Her first client of the evening, as far as anyone seems to know, was a man she was observed talking to on Berner Street, very close to where a laborer named William Marshall lived. This was about 11:45 P.M., and Marshall later testified that he did not get a good look at the man's face, but that he was dressed in a small black coat, dark trousers, and what looked like a sailor's cap. He wore no gloves, was clean shaven, and was kissing Elizabeth. Marshall said he overheard the man tease, "You would say anything but your prayers," and Elizabeth laughed. Neither of them appeared intoxicated, Marshall recalled, and they walked off in the direction of the IWMC clubhouse.
An hour later, another local resident named James Brown saw a woman he later identified as Elizabeth Stride leaning against a wall and talking with a man at the corner of Fairclough and Berner streets. The man wore a long overcoat and was approximately five foot seven. (It seems that almost every man identified by witnesses in the Ripper cases was approximately five foot seven. In the Victorian era, five foot seven would have been considered an average height for a male. I suppose that height was as good a guess as any.)

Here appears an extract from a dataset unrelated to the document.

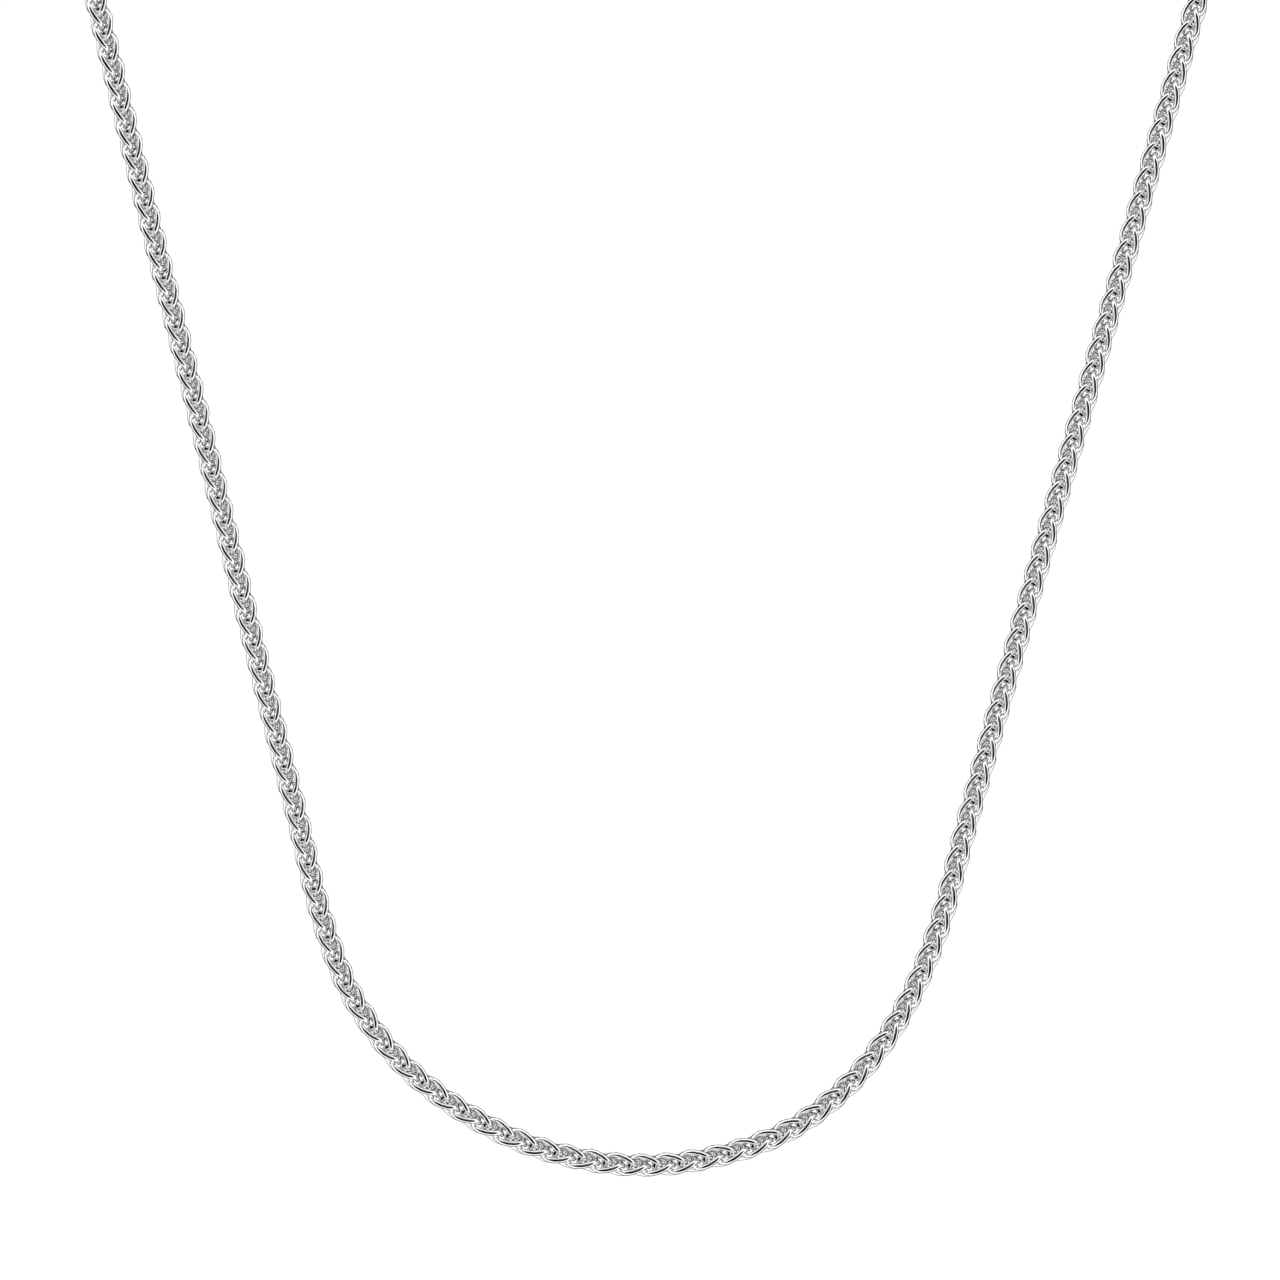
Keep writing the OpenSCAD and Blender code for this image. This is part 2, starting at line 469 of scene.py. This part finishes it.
def value_between(tree, share, low, high):
    """A noise's value, which mostly lies between NOISE_LOW and NOISE_HIGH, mapped
    between two inputs."""
    spread = add_node(tree, "ShaderNodeMapRange")
    spread.inputs["From Min"].default_value = NOISE_LOW
    spread.inputs["From Max"].default_value = NOISE_HIGH
    tree.links.new(share, spread.inputs["Value"])
    tree.links.new(low, spread.inputs["To Min"])
    tree.links.new(high, spread.inputs["To Max"])
    return spread.outputs["Result"]


print("noise is read between", NOISE_LOW, "and", NOISE_HIGH)


# %% The polish group
FINE_DETAIL = 3
BROAD_DETAIL = 1


def polish_group():
    """Tone, roughness and normal of tumbled silver. The fine noise sets the roughness
    and the height of the bump, and the broad one the tone."""
    group = bpy.data.node_groups.new("tumbled_polish", "ShaderNodeTree")
    face = group.interface
    face.new_socket("Place", in_out="INPUT", socket_type="NodeSocketVector")
    for name in ("Fine Scale", "Broad Scale", "Tone Low", "Tone High", "Rough Low",
                 "Rough High", "Dent Depth"):
        face.new_socket(name, in_out="INPUT", socket_type="NodeSocketFloat")
    face.new_socket("Color", in_out="OUTPUT", socket_type="NodeSocketColor")
    face.new_socket("Roughness", in_out="OUTPUT", socket_type="NodeSocketFloat")
    face.new_socket("Normal", in_out="OUTPUT", socket_type="NodeSocketVector")
    given = add_node(group, "NodeGroupInput").outputs
    fine = noise_value(group, given["Place"], given["Fine Scale"], FINE_DETAIL)
    broad = noise_value(group, given["Place"], given["Broad Scale"], BROAD_DETAIL)
    tone = value_between(group, broad, given["Tone Low"], given["Tone High"])
    rough = value_between(group, fine, given["Rough Low"], given["Rough High"])
    grey = add_node(group, "ShaderNodeCombineColor")
    for channel in ("Red", "Green", "Blue"):
        group.links.new(tone, grey.inputs[channel])
    bump = add_node(group, "ShaderNodeBump")
    bump.inputs["Strength"].default_value = 1
    group.links.new(given["Dent Depth"], bump.inputs["Distance"])
    group.links.new(fine, bump.inputs["Height"])
    out = add_node(group, "NodeGroupOutput").inputs
    group.links.new(grey.outputs["Color"], out["Color"])
    group.links.new(rough, out["Roughness"])
    group.links.new(bump.outputs["Normal"], out["Normal"])
    return group


polish = polish_group()
print("polish inputs", [socket.name for socket in polish.interface.items_tree
                        if socket.in_out == "INPUT"])


# %% [markdown]
# Three finishes come from that group. The links' wire takes its place from the ring
# coordinates stored with the mesh, so that the lines follow each wire. The soldered
# rings and end links have the same polish in plain object coordinates, which are in
# metres, so their scales are large numbers. The clasp is cast, so its dents are
# broader and its mirror is softer.


# %% Silver finishes
def silver(name, place_of, values):
    """A polished silver: the group feeds colour, roughness and normal."""
    material = bpy.data.materials.new(name)
    material.use_nodes = True
    tree = material.node_tree
    shader = tree.nodes["Principled BSDF"]
    shader.inputs["Metallic"].default_value = 1
    effect = add_node(tree, "ShaderNodeGroup", node_tree=polish)
    for socket, value in values.items():
        effect.inputs[socket].default_value = value
    tree.links.new(place_of(tree), effect.inputs["Place"])
    tree.links.new(effect.outputs["Color"], shader.inputs["Base Color"])
    tree.links.new(effect.outputs["Roughness"], shader.inputs["Roughness"])
    tree.links.new(effect.outputs["Normal"], shader.inputs["Normal"])
    return material


def drawn_place(tree):
    """The place stored with the mesh, which follows the wire."""
    return add_node(tree, "ShaderNodeAttribute", attribute_name="drawn_place").outputs["Vector"]


def object_place(tree):
    """The place in metres on a piece."""
    return add_node(tree, "ShaderNodeTexCoord").outputs["Object"]


chain_silver = silver("chain_silver", drawn_place, {
    "Fine Scale": 6, "Broad Scale": 0.9, "Tone Low": 0.93, "Tone High": 0.96,
    "Rough Low": 0.05, "Rough High": 0.09, "Dent Depth": 0.0003 * MM})
ring_silver = silver("ring_silver", object_place, {
    "Fine Scale": 5200, "Broad Scale": 700, "Tone Low": 0.93, "Tone High": 0.96,
    "Rough Low": 0.06, "Rough High": 0.10, "Dent Depth": 0.0004 * MM})
clasp_silver = silver("clasp_silver", object_place, {
    "Fine Scale": 2600, "Broad Scale": 350, "Tone Low": 0.90, "Tone High": 0.95,
    "Rough Low": 0.10, "Rough High": 0.17, "Dent Depth": 0.0012 * MM})
print("finishes", [m.name for m in (chain_silver, ring_silver, clasp_silver)])


# %% Which piece has which finish
for links_piece in (left_links, right_links):
    links_piece.data.materials.append(chain_silver)
for node_name, finish in (("end_link_left", ring_silver), ("end_link_right", ring_silver),
                          ("jump_ring", ring_silver), ("catch_ring", ring_silver),
                          ("clasp", clasp_silver)):
    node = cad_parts[node_name]
    node.data.materials.clear()
    node.data.materials.append(finish)
    print(node_name, "in", finish.name)


# %% [markdown]
# A mirror has no look of its own: it shows the room. In the photograph a dark line
# runs along the middle of each wire, where it reflects the dark room round the
# camera. Bright bands lie beside it, from the white walls of a light tent, and the
# wire's edges are grey again, from behind. A panorama could give this. Here the
# room's tone is a curve over the angle from the camera's side, in the world's own
# nodes, which only mirror rays see. All else sees plain white, so the floor is even.


# %% The studio's room
ROOM_TONES = [
    (180, 0.0),
    (125, 0.12),
    (112, 0.50),
    (98, 1.05),
    (84, 1.25),
    (60, 1.20),
    (52, 0.50),
    (44, 0.0),
    (0, 0.0),
]


def ramp_place(degrees):
    """Where an angle from the camera's side lies on the ramp, by its cosine."""
    return (math.cos(math.radians(degrees)) + 1) / 2


world = bpy.data.worlds.new("studio_room")
bpy.context.scene.world = world
world.use_nodes = True
room = world.node_tree
direction = add_node(room, "ShaderNodeTexCoord").outputs["Generated"]
facing = add_node(room, "ShaderNodeVectorMath", operation="DOT_PRODUCT")
facing.inputs[1].default_value = tuple(front_out)
room.links.new(direction, facing.inputs[0])
facing_share = add_node(room, "ShaderNodeMapRange")
facing_share.inputs["From Min"].default_value = -1
room.links.new(facing.outputs["Value"], facing_share.inputs["Value"])
tones = add_node(room, "ShaderNodeValToRGB")
room.links.new(facing_share.outputs["Result"], tones.inputs["Fac"])

stops = tones.color_ramp.elements
stops.remove(stops[1])
stops[0].position = ramp_place(ROOM_TONES[0][0])
for degrees, tone in ROOM_TONES[1:]:
    stops.new(ramp_place(degrees))
for stop, (degrees, tone) in zip(stops, ROOM_TONES):
    stop.color = (tone, tone, tone, 1)
print("room tones", len(stops), "stops")


# %% The room for mirror rays, plain white for all else
PLAIN_WHITE = 1.06
mirror_ray = add_node(room, "ShaderNodeLightPath").outputs["Is Glossy Ray"]
shown = add_node(room, "ShaderNodeMix", data_type="RGBA")
shown.inputs["A"].default_value = (PLAIN_WHITE, PLAIN_WHITE, PLAIN_WHITE, 1)
room.links.new(mirror_ray, shown.inputs["Factor"])
room.links.new(tones.outputs["Color"], shown.inputs["B"])
room.links.new(shown.outputs["Result"], room.nodes["Background"].inputs["Color"])
print("plain white", PLAIN_WHITE)


# %% [markdown]
# One small soft light hangs in front of the middle of the U. Each stretch of chain
# sees it on its inner flank, and there the bright band is a little wider.


# %% Front light
PANEL_WIDTH = 0.045
PANEL_HEIGHT = 0.085
PANEL_AWAY = 0.06
PANEL_UP = -0.032
PANEL_WATTS = 0.0016

panel_data = bpy.data.lights.new("front_panel", "AREA")
panel_data.shape = "RECTANGLE"
panel_data.size = PANEL_WIDTH
panel_data.size_y = PANEL_HEIGHT
panel_data.energy = PANEL_WATTS
panel = bpy.data.objects.new("front_panel", panel_data)
bpy.context.scene.collection.objects.link(panel)
panel.location = Vector(worn([0, 0, PANEL_UP])[0] + front_out * PANEL_AWAY)
panel.rotation_euler = Vector(-front_out).to_track_quat("-Z", "Y").to_euler()
panel.visible_camera = False
print("front panel at", [round(v, 3) for v in panel.location])


# %% [markdown]
# The floor is white paper, far enough below for the chain to throw no shadow on it,
# as in the photograph. Its tone varies by a trace, as paper's does, and mirror rays
# pass it by, so that the silver sees the room alone.


# %% Floor
PAPER_TONE_LOW = 0.955
PAPER_TONE_HIGH = 0.965
PAPER_ROUGHNESS = 0.9
PAPER_CLOUD_SCALE = 4
FLOOR_SIDE = 8
FLOOR_DROP = 0.30


def paper():
    """White paper: a broad noise moves its tone by a trace."""
    material = bpy.data.materials.new("floor_paper")
    material.use_nodes = True
    tree = material.node_tree
    shader = tree.nodes["Principled BSDF"]
    shader.inputs["Roughness"].default_value = PAPER_ROUGHNESS
    shader.inputs["Specular IOR Level"].default_value = 0
    cloud = add_node(tree, "ShaderNodeTexNoise")
    cloud.inputs["Scale"].default_value = PAPER_CLOUD_SCALE
    tree.links.new(object_place(tree), cloud.inputs["Vector"])
    ramp = add_node(tree, "ShaderNodeValToRGB")
    for stop, tone in zip(ramp.color_ramp.elements, (PAPER_TONE_LOW, PAPER_TONE_HIGH)):
        stop.color = (tone, tone, tone, 1)
    tree.links.new(cloud.outputs["Fac"], ramp.inputs["Fac"])
    tree.links.new(ramp.outputs["Color"], shader.inputs["Base Color"])
    return material


half = FLOOR_SIDE / 2
floor_mesh = bpy.data.meshes.new("floor")
floor_mesh.from_pydata([(-half, -half, -FLOOR_DROP), (half, -half, -FLOOR_DROP),
                        (half, half, -FLOOR_DROP), (-half, half, -FLOOR_DROP)], [], [(0, 1, 2, 3)])
floor = bpy.data.objects.new("floor", floor_mesh)
bpy.context.scene.collection.objects.link(floor)
floor.data.materials.append(paper())
floor.visible_glossy = False
bpy.context.scene.view_settings.view_transform = "Standard"
print("floor", FLOOR_DROP, "m below the nape")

The last time Elizabeth Stride was seen alive was by Police Constable William Smith, 452 H Division, whose beat that night included Berner Street. At 12:35 he noticed a woman he later identified as Elizabeth Stride, and it caught his eye that she was wearing a flower on her coat. The man she was with carried a newspaper-wrapped package that was eighteen inches long and six or eight inches wide. He, too, was five foot seven, Smith recalled, and was dressed in a hard felt deerstalker, a dark overcoat, and dark trousers. Smith thought the man seemed respectable enough, about twenty-eight years old and clean shaven.